> DESCRIPTION OF THE TASK
Among the lines of these entries, how many hold the word "data"? State only the number.

==== SUPPLIED RECORDS ====

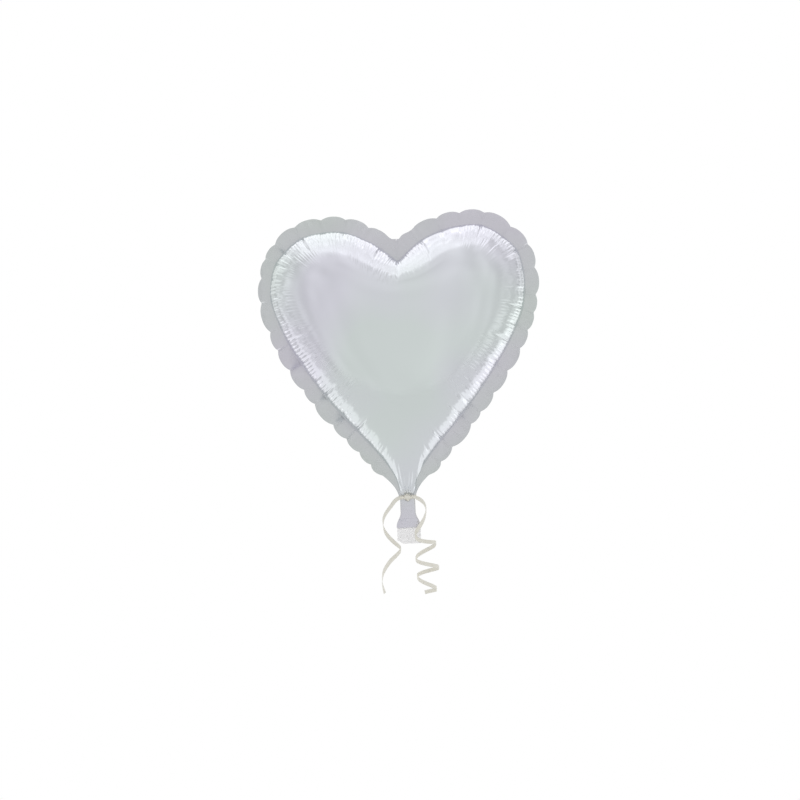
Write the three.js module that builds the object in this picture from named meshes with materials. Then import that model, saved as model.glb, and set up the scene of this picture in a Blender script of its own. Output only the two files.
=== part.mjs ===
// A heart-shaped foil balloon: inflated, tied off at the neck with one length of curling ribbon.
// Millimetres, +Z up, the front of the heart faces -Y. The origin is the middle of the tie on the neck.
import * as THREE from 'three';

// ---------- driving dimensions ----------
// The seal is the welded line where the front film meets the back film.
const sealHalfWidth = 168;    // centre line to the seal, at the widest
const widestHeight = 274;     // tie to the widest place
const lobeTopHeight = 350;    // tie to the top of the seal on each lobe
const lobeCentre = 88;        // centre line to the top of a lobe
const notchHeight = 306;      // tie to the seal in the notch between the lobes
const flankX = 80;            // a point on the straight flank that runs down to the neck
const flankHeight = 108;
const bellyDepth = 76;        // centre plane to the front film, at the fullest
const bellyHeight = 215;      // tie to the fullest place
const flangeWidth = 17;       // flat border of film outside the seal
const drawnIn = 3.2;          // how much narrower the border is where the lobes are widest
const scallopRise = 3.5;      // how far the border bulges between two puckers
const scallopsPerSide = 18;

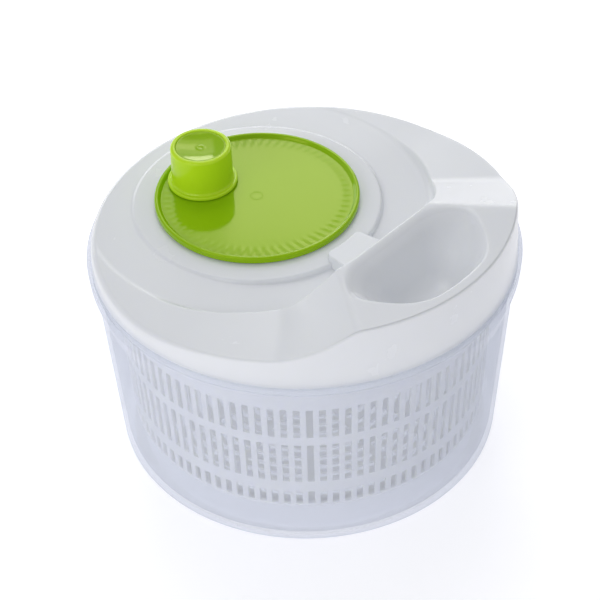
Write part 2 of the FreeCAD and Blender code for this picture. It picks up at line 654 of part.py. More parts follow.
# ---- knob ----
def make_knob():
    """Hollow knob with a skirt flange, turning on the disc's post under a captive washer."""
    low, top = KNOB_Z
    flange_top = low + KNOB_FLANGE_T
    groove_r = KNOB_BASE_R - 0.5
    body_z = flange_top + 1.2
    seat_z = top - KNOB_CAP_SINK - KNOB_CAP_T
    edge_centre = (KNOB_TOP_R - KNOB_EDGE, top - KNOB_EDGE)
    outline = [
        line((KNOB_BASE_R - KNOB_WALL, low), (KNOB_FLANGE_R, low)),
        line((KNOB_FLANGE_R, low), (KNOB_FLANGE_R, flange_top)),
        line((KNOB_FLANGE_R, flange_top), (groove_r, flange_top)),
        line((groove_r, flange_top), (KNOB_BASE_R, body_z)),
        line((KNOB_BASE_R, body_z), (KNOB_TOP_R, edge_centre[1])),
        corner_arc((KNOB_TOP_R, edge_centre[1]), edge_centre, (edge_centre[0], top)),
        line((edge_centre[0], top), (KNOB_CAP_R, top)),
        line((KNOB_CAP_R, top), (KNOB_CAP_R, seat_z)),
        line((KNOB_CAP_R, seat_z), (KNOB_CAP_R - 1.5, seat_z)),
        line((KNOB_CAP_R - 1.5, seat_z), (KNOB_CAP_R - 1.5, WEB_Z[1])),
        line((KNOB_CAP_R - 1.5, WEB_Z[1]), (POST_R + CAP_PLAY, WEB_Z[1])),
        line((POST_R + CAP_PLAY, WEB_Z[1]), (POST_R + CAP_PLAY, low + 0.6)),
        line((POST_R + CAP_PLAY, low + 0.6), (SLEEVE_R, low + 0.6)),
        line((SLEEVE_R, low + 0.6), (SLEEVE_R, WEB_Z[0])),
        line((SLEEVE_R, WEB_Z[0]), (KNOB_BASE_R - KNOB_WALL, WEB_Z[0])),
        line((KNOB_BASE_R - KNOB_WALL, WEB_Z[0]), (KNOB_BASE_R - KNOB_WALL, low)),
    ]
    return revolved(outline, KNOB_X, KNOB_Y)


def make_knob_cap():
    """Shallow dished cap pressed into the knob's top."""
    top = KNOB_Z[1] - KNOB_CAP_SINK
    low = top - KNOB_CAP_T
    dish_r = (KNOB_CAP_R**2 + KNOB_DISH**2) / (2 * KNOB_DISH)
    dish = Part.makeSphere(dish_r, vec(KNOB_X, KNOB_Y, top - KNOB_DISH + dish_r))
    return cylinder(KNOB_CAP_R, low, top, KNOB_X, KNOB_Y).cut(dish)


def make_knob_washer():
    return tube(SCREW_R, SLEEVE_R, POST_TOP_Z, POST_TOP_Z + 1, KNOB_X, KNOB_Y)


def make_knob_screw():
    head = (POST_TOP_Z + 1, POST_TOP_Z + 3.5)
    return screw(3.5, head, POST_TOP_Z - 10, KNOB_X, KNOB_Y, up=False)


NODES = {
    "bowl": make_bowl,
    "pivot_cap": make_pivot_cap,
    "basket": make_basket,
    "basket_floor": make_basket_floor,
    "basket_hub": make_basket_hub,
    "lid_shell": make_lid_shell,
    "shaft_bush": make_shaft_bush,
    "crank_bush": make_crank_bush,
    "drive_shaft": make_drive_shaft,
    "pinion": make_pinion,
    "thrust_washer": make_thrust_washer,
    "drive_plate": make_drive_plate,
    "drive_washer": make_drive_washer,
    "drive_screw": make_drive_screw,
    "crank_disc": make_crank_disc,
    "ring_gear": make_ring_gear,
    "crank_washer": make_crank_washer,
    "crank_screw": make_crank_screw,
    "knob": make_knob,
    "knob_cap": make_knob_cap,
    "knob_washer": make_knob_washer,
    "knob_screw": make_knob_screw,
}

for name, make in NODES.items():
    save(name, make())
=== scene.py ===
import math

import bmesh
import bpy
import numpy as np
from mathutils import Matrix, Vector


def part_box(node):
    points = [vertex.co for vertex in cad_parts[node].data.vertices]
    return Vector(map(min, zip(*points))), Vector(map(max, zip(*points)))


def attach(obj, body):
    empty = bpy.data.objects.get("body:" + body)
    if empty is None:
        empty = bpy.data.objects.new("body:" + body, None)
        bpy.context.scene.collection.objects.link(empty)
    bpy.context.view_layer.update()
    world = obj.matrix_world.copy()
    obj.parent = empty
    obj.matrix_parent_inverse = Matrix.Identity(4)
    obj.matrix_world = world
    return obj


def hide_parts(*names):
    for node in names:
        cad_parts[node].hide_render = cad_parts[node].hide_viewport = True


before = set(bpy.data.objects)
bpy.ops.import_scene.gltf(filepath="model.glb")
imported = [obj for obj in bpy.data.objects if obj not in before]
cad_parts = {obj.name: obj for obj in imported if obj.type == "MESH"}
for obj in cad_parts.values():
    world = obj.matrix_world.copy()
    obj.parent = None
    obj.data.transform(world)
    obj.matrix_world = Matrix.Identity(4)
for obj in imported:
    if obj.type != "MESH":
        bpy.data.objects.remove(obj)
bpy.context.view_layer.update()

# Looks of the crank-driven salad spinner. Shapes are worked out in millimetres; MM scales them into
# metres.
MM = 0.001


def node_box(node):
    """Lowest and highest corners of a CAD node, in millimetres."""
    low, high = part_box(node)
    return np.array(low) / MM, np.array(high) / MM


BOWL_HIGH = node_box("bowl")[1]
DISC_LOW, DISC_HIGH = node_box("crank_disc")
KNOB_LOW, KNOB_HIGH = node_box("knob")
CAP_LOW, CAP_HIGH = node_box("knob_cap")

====

> EXERCISE RESPONSE
7